The specific words you use in your prompt are very important. The AI isn't thinking; it's matching patterns it learned from its training data. If you write a clear, descriptive prompt, you guide the AI more effectively. For example, adding details like "photorealistic," "in the style of Van Gogh," "cinematic lighting," or "wide-angle shot" pushes the AI to pull from different parts of its vast training data to match those concepts. The structure of the prompt can also matter. Starting with the main subject and then adding descriptive details and style information can lead to better results. Some systems even allow you to give negative prompts—things you don't want to see in the image—to help refine the output further.

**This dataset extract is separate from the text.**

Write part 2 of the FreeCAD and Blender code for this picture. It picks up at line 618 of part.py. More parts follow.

This entire process is built on massive datasets. The LAION-5B dataset, for example, which was used to train early versions of Stable Diffusion, contains nearly 6 billion image-text pairs scraped from the web. This is both a strength and a weakness. It's why the AI can generate such a wide variety of images, from photos to illustrations. But it also means the AI inherits all the biases, strange content, and copyrights present in that data. If the data has more pictures of doctors who are men, the AI will likely generate images of male doctors when prompted.

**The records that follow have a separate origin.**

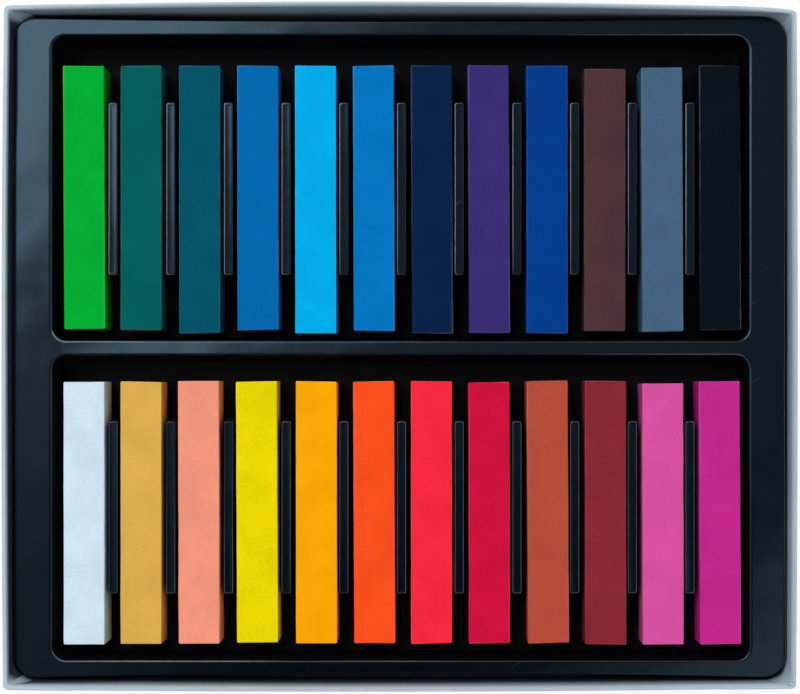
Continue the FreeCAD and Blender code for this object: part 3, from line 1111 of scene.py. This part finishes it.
def tray_ring(inward, z, radius, lapped=False):
    """The outline moved inwards, at one height. lapped adds the folded laps on the end walls."""
    half = (tray_half_x - inward, tray_half_y - inward)
    ring = []
    for quarter, (out_x, out_y) in enumerate(((1, 0), (0, 1), (-1, 0), (0, -1))):
        is_side = out_x != 0
        reach = half[1 if is_side else 0] - radius
        offset = half[0 if is_side else 1]
        bow = SIDE_BOW if is_side else END_BOW
        for number, along in enumerate(along_wall(reach, z)):
            out = offset + bow * (1 - along * along)
            if lapped and not is_side and not LAP_POINTS <= number < LAP_POINTS + MIDDLE_POINTS:
                out += LAP_THICKNESS
            ring.append((out_x * out - out_y * reach * along, out_y * out + out_x * reach * along))
        corner = [(part - radius) * sign for part, sign in zip(half, QUARTERS[quarter])]
        grown = radius + (LAP_THICKNESS / 2 if lapped else 0)
        for step in range(1, CORNER_STEPS):
            ring.append(on_circle(corner, grown, (quarter + step / CORNER_STEPS) * math.pi / 2))
    return [settled(x, y, z) for x, y in ring]


# %% [markdown]
# The wrap is a closed section carried round that outline. Each point of the section has its distance
# inwards and its height, and it stores how deep it lies inside the walls, for the painted shade. The rim
# is pressed rounder on the front, right and back walls than on the left one.

# %% The paper wrap
WALL = 1.15 * MM
PAPER = 0.12 * MM
RIM_OUTER_ROUND = 0.3 * MM
RIM_FLAT_END = 0.72 * MM
RIM_INNER_DROP = 0.75 * MM
FOOT_ROUND = 0.3 * MM
TURN_IN = 15.5 * MM
TURN_UNDER = 12.0 * MM
OUTSIDE_HEIGHTS = (4, 8, 12, 15)                # where the faces have points between, in mm
INSIDE_HEIGHTS = (16.4, 14.5, 12.5, 10.0, 7.0)
RIM_ROUNDER = 0.4 * MM          # how much less of the right and front rims is flat
RIM_ROUNDER_BACK = 0.75         # the back rim's share of that
RIM_SLOPE = 0.65 * MM           # how much lower the rim's inner end is on the right and front walls
RIM_SLOPE_BACK = 0.4
RIM_CHANGE = 12.0 * MM          # length over which the rims change into each other
NEAR_WALL = 4.0 * MM
SHADE_AT_LEFT = 5.0              # how much sooner painted shade darkens the left wall than the right one
SHADE_AT_BACK = 0.5
SHADE_AT_FRONT = 1.5
BACK_SHADIER = (0.4, 0.3)       # how far along to the left the wall's painted shade gets darker, and how fast
FRONT_SHADIER = (0.7, 5.0)


def rim_roll(share, shrink=0.0):
    """The paper's roll from the top of the rim into the inner face, as (inward, height)."""
    angle = share * math.pi / 2
    inward = RIM_FLAT_END + (WALL - RIM_FLAT_END - shrink) * math.sin(angle)
    return inward, rim_z - shrink - RIM_INNER_DROP * (1 - math.cos(angle))


def wrap_section():
    """The wrap's closed section: up the outside, over, down the inside, and back within."""
    top = rim_z
    outside = rounded_corner((TURN_UNDER, PAPER), (0.0, PAPER), (0.0, top), FOOT_ROUND, 3)
    outside += [(0.0, height * MM) for height in OUTSIDE_HEIGHTS]
    outside += rounded_corner((0.0, 0.0), (0.0, top), (WALL, top), RIM_OUTER_ROUND, 4)
    inside = [rim_roll(share / 7) for share in range(8)]
    inside += [(WALL, height * MM) for height in INSIDE_HEIGHTS] + [(WALL, top - TURN_IN)]
    back = [(WALL - PAPER, top - TURN_IN), (WALL - PAPER, 12 * MM)]
    back += [rim_roll(share / 3, PAPER) for share in (3, 2, 1, 0)]
    back += [(RIM_OUTER_ROUND, top - PAPER), (PAPER, top - RIM_OUTER_ROUND), (PAPER, 2 * PAPER)]
    back += [(TURN_UNDER, 2 * PAPER), (TURN_UNDER, PAPER)]
    return outside, inside, back


def share_near(gap):
    """1 at a wall, falling to 0 a few millimetres away from it."""
    return clamp(1.5 - gap / NEAR_WALL)


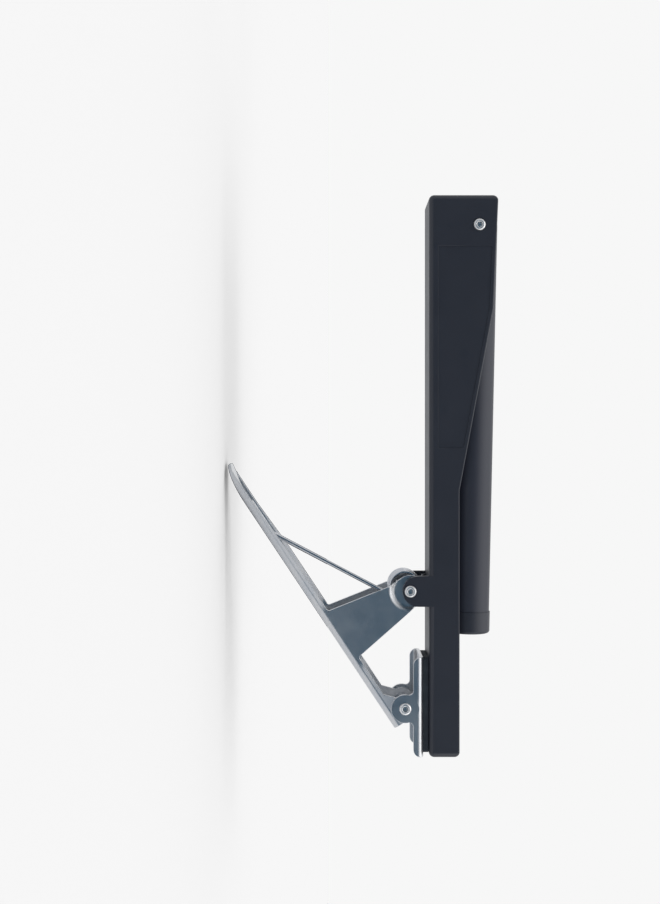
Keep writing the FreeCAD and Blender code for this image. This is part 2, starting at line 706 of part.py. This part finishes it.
def make_spring():
    """Torsion spring round the lever's bush: a short leg under the arm and a long leg on the lever's web."""
    radius, wire = of("coil_radius").value, of("wire_diameter").value
    centre = Vector((pivot_x - of("coil_offset_out")).value, 0, (pivot_z - of("coil_offset_down")).value)
    half_length = (ear_inside - of("coil_end_gap") - of("wire_diameter") / 2).value
    first, last = of("short_leg_angle").value, -of("long_leg_angle").value
    sweep = 360 * of("full_turns").value + first - last
    ease = of("ease_angle").value
    pitch = 2 * half_length / (sweep - ease) * 360
    steps = math.ceil((sweep - 2 * ease) / 90)
    turn = (sweep - 2 * ease) / steps

    def coil_spot(swept):
        """Point and direction after a clockwise sweep, seen from the near side."""
        angle = math.radians(first - swept)
        inside = min(max(swept - ease, 0), sweep - 2 * ease)
        y = half_length - pitch * inside / 360
        if swept >= ease:
            y -= pitch * ease / 720
        if swept > sweep - ease:
            y = -half_length
        slope = -pitch / (2 * math.pi * radius) if ease <= swept <= sweep - ease + 1e-6 else 0
        way = Vector(math.sin(angle), slope, -math.cos(angle)).normalize()
        return centre + Vector(radius * math.cos(angle), y, radius * math.sin(angle)), way

    sweeps = [0] + [ease + i * turn for i in range(steps + 1)] + [sweep]
    spots = [coil_spot(swept) for swept in sweeps]
    edges = []
    coil_start, start_way = spots[0]
    foot_z = -of("seat_gap").value - wire / 2
    knee = coil_start - start_way * ((foot_z - coil_start.z) / -start_way.z)
    foot_way = Vector(1, 0, 0)
    trim = of("leg_bend_radius").value * math.tan(math.acos(foot_way.dot(start_way)) / 2)
    bend_start, bend_end = knee - foot_way * trim, knee + start_way * trim
    foot_end = bend_start - foot_way * of("foot_leg_length").value
    edges.append(Part.LineSegment(foot_end, bend_start).toShape())
    edges.append(arc_between(bend_start, knee, bend_end))
    edges.append(Part.LineSegment(bend_end, coil_start).toShape())
    for (a, a_way), (b, b_way) in zip(spots, spots[1:]):
        edges.extend(biarc(a, a_way, b, b_way))
    leg_start, leg_way = spots[-1]
    lever_turn = math.radians(of("lever_angle").value)
    web_up = Vector(-math.sin(lever_turn), 0, math.cos(lever_turn))
    web_spot = Vector(lever_x.value, 0, lever_z.value) + web_up * (
        of("sheet_thickness").value + of("seat_gap").value + wire / 2)
    run = (web_spot - leg_start).dot(web_up) / leg_way.dot(web_up)
    edges.append(Part.LineSegment(leg_start, leg_start + leg_way * run).toShape())

    path = Part.Wire(edges)
    ring = Part.Wire(Part.Circle(foot_end, foot_way, wire / 2).toShape())
    tube = path.makePipeShell([ring], True, False)
    print(f"spring: pitch {pitch:.3f}, wire volume {tube.Volume:.1f}, "
          f"section times length {math.pi * wire ** 2 / 4 * path.Length:.1f}")
    line = path.discretize(Distance=0.5)
    apart = int(math.pi * radius / 0.5)
    least = min((line[i] - line[j]).Length for i in range(len(line)) for j in range(i + apart, len(line)))
    print(f"spring: least gap to itself {least - wire:.3f}")
    if least - wire < 0.4:
        raise RuntimeError("the spring's turns are too close")
    spring = doc.addObject("Part::Feature", "torsion_spring")
    spring.Shape = tube
    spring.Label = "torsion_spring"
    spring.Placement = FreeCAD.Placement()
    return spring


washer_centre = (inner_width / 2 + foot_half_width) / 2
pieces = [
    make_arm(),
    make_rivet("hinge_rivet", hinge_x, hinge_z, arm_width + 2 * of("seat_gap")),
    make_ring("hinge_washer_near", hinge_x, hinge_z, -washer_centre, of("washer_radius"),
              of("washer_thickness")),
    make_ring("hinge_washer_far", hinge_x, hinge_z, washer_centre, of("washer_radius"),
              of("washer_thickness")),
    make_post_foot(),
    make_post_tube(),
    make_post_cap(),
    make_lever(),
    make_rivet("lever_rivet", pivot_x, pivot_z, arm_width + 2 * of("seat_gap")),
    make_ring("spring_bush", pivot_x, pivot_z, size(0), of("bush_radius"),
              2 * (ear_inside - of("seat_gap"))),
    make_spring(),
    make_jaw(),
    make_jaw_pad(),
    make_rivet("jaw_rivet", jaw_x, jaw_z, arm_width + 2 * of("seat_gap")),
    make_ring("jaw_bush", jaw_x, jaw_z, size(0), of("bush_radius"),
              lever_width - 2 * (of("sheet_thickness") + of("seat_gap"))),
]
doc.recompute()

for thing in doc.Objects:
    if any(word in thing.State for word in ("Invalid", "Error")):
        raise RuntimeError(f"{thing.Name} failed")
for piece in pieces:
    if piece.Shape.isNull() or not piece.Shape.isValid() or not piece.Shape.Solids:
        raise RuntimeError(f"{piece.Label} has no valid shape")

os.makedirs("parts", exist_ok=True)
for piece in pieces:
    piece.Shape.exportStep(f"parts/{piece.Label}.step")
    print(piece.Label, len(piece.Shape.Solids), round(piece.Shape.Volume, 1))
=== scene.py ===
"""Table tennis net clamp: a black channel arm with its folding post, a plated lever and a padded jaw."""
import json
import math

import bmesh
import bpy
from mathutils import Matrix, Vector

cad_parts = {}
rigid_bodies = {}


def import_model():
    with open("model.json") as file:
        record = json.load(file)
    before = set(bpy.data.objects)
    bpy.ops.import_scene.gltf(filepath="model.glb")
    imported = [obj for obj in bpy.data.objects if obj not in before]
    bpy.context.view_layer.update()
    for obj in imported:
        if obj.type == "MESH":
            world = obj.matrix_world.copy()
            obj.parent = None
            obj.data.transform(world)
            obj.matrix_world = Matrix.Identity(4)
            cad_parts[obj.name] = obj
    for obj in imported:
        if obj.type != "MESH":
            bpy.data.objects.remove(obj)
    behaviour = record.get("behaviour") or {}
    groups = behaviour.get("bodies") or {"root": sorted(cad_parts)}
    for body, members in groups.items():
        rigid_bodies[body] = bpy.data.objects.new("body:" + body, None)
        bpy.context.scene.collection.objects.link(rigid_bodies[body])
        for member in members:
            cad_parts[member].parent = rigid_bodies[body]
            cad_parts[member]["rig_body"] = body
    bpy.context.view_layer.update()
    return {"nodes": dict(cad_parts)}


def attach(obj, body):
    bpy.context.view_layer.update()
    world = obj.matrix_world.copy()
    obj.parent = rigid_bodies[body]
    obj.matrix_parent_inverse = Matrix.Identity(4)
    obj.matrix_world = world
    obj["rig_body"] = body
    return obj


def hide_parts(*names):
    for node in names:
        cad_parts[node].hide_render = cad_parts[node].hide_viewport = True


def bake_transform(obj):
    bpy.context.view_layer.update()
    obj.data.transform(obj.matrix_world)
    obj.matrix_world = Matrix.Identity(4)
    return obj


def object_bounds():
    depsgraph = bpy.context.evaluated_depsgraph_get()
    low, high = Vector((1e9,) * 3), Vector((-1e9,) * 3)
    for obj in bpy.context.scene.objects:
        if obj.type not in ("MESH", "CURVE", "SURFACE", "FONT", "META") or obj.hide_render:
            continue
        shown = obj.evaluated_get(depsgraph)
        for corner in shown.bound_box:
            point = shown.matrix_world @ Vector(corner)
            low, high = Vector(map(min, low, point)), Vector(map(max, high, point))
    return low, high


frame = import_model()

nodes = frame["nodes"]
MM = 0.001


# Arm and its lugs: one injection moulding in black glass-filled nylon. The tool's surface was spark
# eroded, so the skin is an even fine satin, a little glossier on the lugs and rims where hands rub it.
# The post's foot and its cap are mouldings of the same kind.

FLAT_ANGLE = math.radians(0.4)
CORNER_ANGLE = math.radians(46)
JOINED_WITHIN = 0.001 * MM
MOULDED_CORNER = 0.12 * MM
NYLON_DARK, NYLON_PALE = (0.0155, 0.0185, 0.028), (0.0195, 0.023, 0.034)
NYLON_CLOUD, NYLON_RUB, NYLON_GRAIN = 14 * MM, 5 * MM, 0.22 * MM
NYLON_GRAIN_DEPTH = 0.010 * MM


class Value:
    """One output of a node. Arithmetic on it adds the nodes that work the result out."""

    def __init__(self, owner, socket):
        self.owner, self.socket = owner, socket

    def maths(self, operation, first, second=0.0):
        return self.owner.node("ShaderNodeMath", {"operation": operation}, {0: first, 1: second})

    def __add__(self, other):
        return self.maths("ADD", self, other)

    def __radd__(self, other):
        return self.maths("ADD", other, self)

    def __sub__(self, other):
        return self.maths("SUBTRACT", self, other)

    def __rsub__(self, other):
        return self.maths("SUBTRACT", other, self)

    def __mul__(self, other):
        return self.maths("MULTIPLY", self, other)

    def __rmul__(self, other):
        return self.maths("MULTIPLY", other, self)

    def sign(self):
        return self.maths("SIGN", self)

    def least(self, floor):
        return self.maths("MAXIMUM", self, floor)

    def between(self, low, high):
        """0 below low, 1 above high and a smooth step from one to the other."""
        return self.owner.node("ShaderNodeMapRange", {"interpolation_type": "SMOOTHSTEP"}, {
            "Value": self, "From Min": low, "From Max": high})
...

So, when you type a sentence and get an image, what's happening is a chain of complex steps. First, a language model translates your text into a meaningful numerical instruction. Then, a generative model takes that instruction and uses it to guide a denoising process, starting from pure static and progressively refining it into a coherent image. It often does this in a compressed latent space to be more efficient. It's not creating from a place of understanding, but from an incredibly sophisticated ability to recognize and reconstruct patterns based on the billions of examples it has been shown.
2025-10-29 00:44:40
Chinageju